Tu peux te la secouer avec la pince à sucre...


----------



## Pierrou (18 Décembre 2005)

Zêtes pas drôles....


*Moi, Pierrou, Misérable nioubie sadomasochiste en armure, déclare céans prêter allégeance au sieur Sonnyboy, Détenteur de l'Ordre macgéen du plus grand Ferrero Rocher cynique, classe 1. * 

Mais il peut toujours se la foutre sur l'oreille pour que je tombe le futal sur commande, cela dit ( cette armure est un bordel à enlever ! ):rateau:


----------



## Anonyme (18 Décembre 2005)

sonnyboy a dit:
			
		

> A tous les sinistrés du bulbe qui n'ont pas encore trouvé assez de ressources intellectuelles pour tomber éperdument amoureux, ou amoureuse de moi.... je dédie mon 10 000 post dans ce lieu de perdition.
> 
> Encore une fois j'invite ceux qui le veulent à venir me prêter allégeance ici.



Je t'aime d'autant plus que je t'ai détesté autrefois et, revenu de mon erreur, je plains ceux qui ne verront jamais rien d'autre en toi que sonnyboy.


----------



## sonnyboy (18 Décembre 2005)

Fouette le quand même avec ton sexe me dit mon père...


----------



## Anonyme (18 Décembre 2005)

sonnyboy a dit:
			
		

> Fouette le quand même avec ton sexe me dit mon père...



Abruti©.


----------



## sonnyboy (18 Décembre 2005)

Qui te l'a dit ?


----------



## p4bl0 (18 Décembre 2005)

Je croyais que LE GRAND, c'était AMOK, je suis perdu... sui veut bien tout expliquer pour les nioub' ?


----------



## sonnyboy (18 Décembre 2005)

Je le remplace modestement quand il est trop occupé par ses nombreuses femmes...


----------



## Anonyme (18 Décembre 2005)

sonnyboy a dit:
			
		

> Je le remplace modestement quand il est trop occupé par ses nombreuses femmes...

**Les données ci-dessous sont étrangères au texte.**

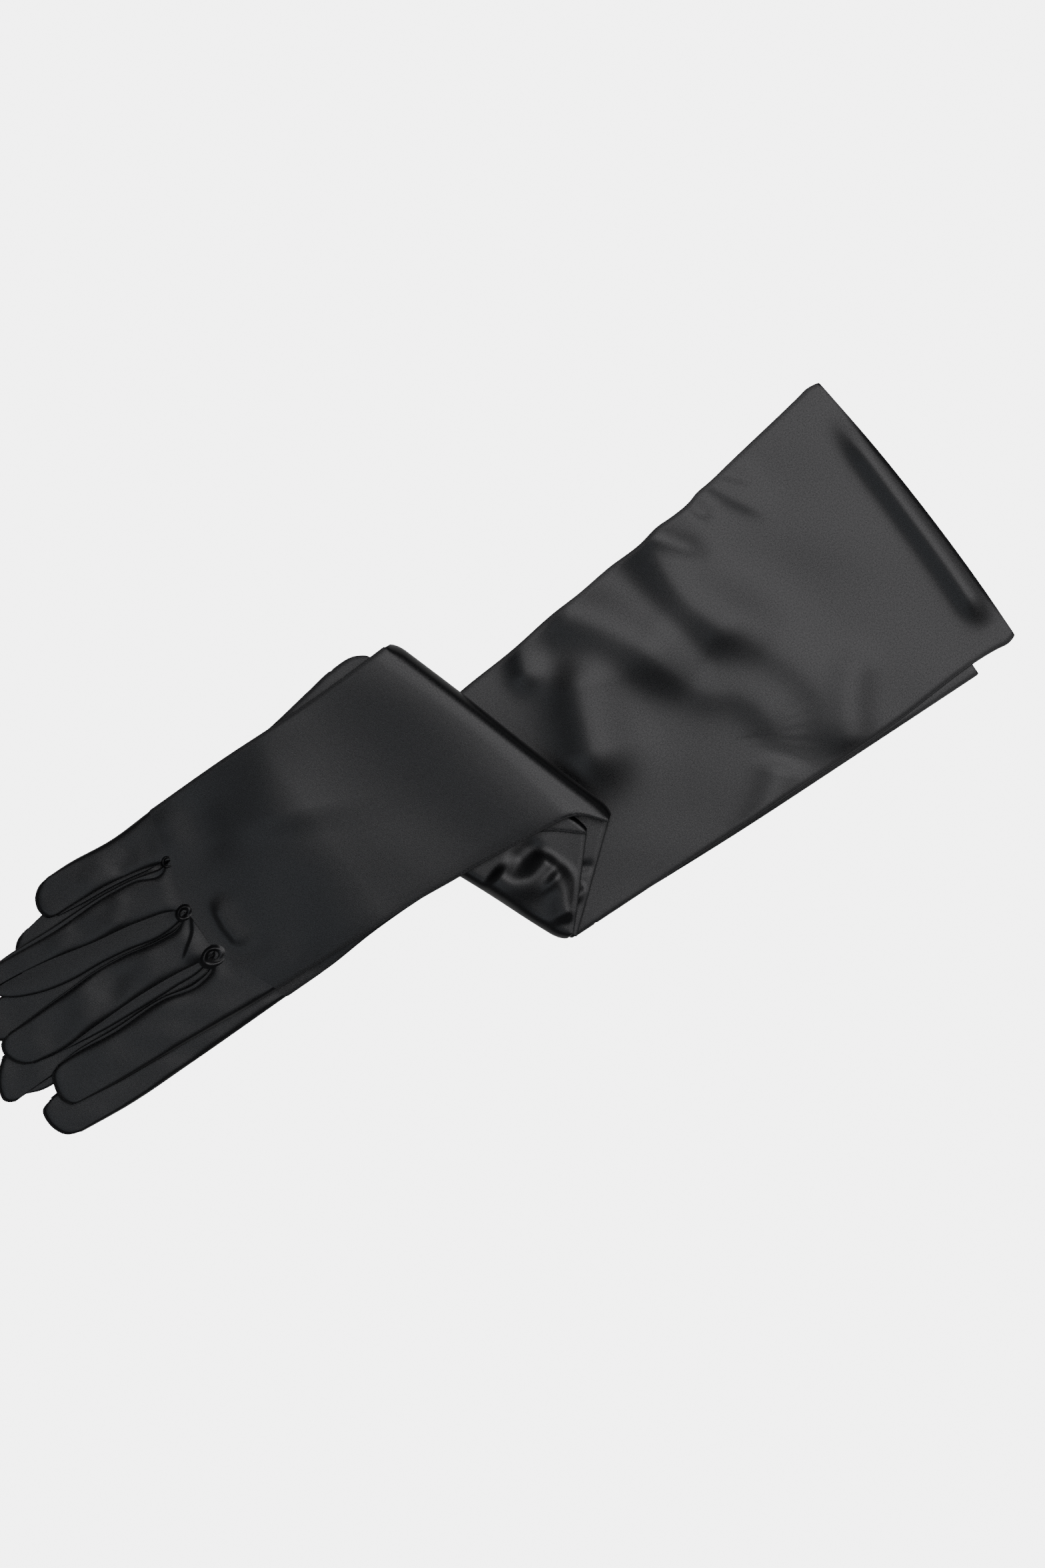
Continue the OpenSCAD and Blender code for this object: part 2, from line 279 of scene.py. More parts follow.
def weave_group() -> bpy.types.NodeTree:
    """Build the shared satin pattern: a fine diagonal weave with soft uneven patches.

    Returns:
        A node group that puts out a shade mask, a roughness mask and a height.
    """
    group = bpy.data.node_groups.new("satin_weave", "ShaderNodeTree")
    io = group.interface
    for name, default in (("Thread Scale", 1.0), ("Patch Scale", 1.0), ("Seed", 0.0)):
        io.new_socket(name, in_out="INPUT", socket_type="NodeSocketFloat").default_value = default
    for name in ("Shade", "Gloss", "Height"):
        io.new_socket(name, in_out="OUTPUT", socket_type="NodeSocketFloat")
    start = group.nodes.new("NodeGroupInput")
    end = group.nodes.new("NodeGroupOutput")
    place = node(group, "ShaderNodeTexCoord")
    link = group.links.new

    def scaled(name: str, factor: float, target: bpy.types.Node) -> None:
        """Set a texture's scale to one of the group's inputs times a factor."""
        times = node(group, "ShaderNodeMath", operation="MULTIPLY")
        times.inputs[1].default_value = factor
        link(start.outputs[name], times.inputs[0])
        link(times.outputs[0], target.inputs["Scale"])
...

Et mythomane avec ça... Tu n'es JAMAIS modeste.


----------



## sonnyboy (18 Décembre 2005)

Mais qui te l'a dit enfin ?

Tu me connais bien coquine !


----------



## juju palavas (18 Décembre 2005)

sonnyboy a dit:
			
		

> A tous les sinistrés du bulbe qui n'ont pas encore trouvé assez de ressources intellectuelles pour tomber éperdument amoureux, ou amoureuse de moi.... je dédie mon 10 000 post dans ce lieu de perdition.
> 
> Encore une fois j'invite ceux qui le veulent à venir me prêter allégeance ici.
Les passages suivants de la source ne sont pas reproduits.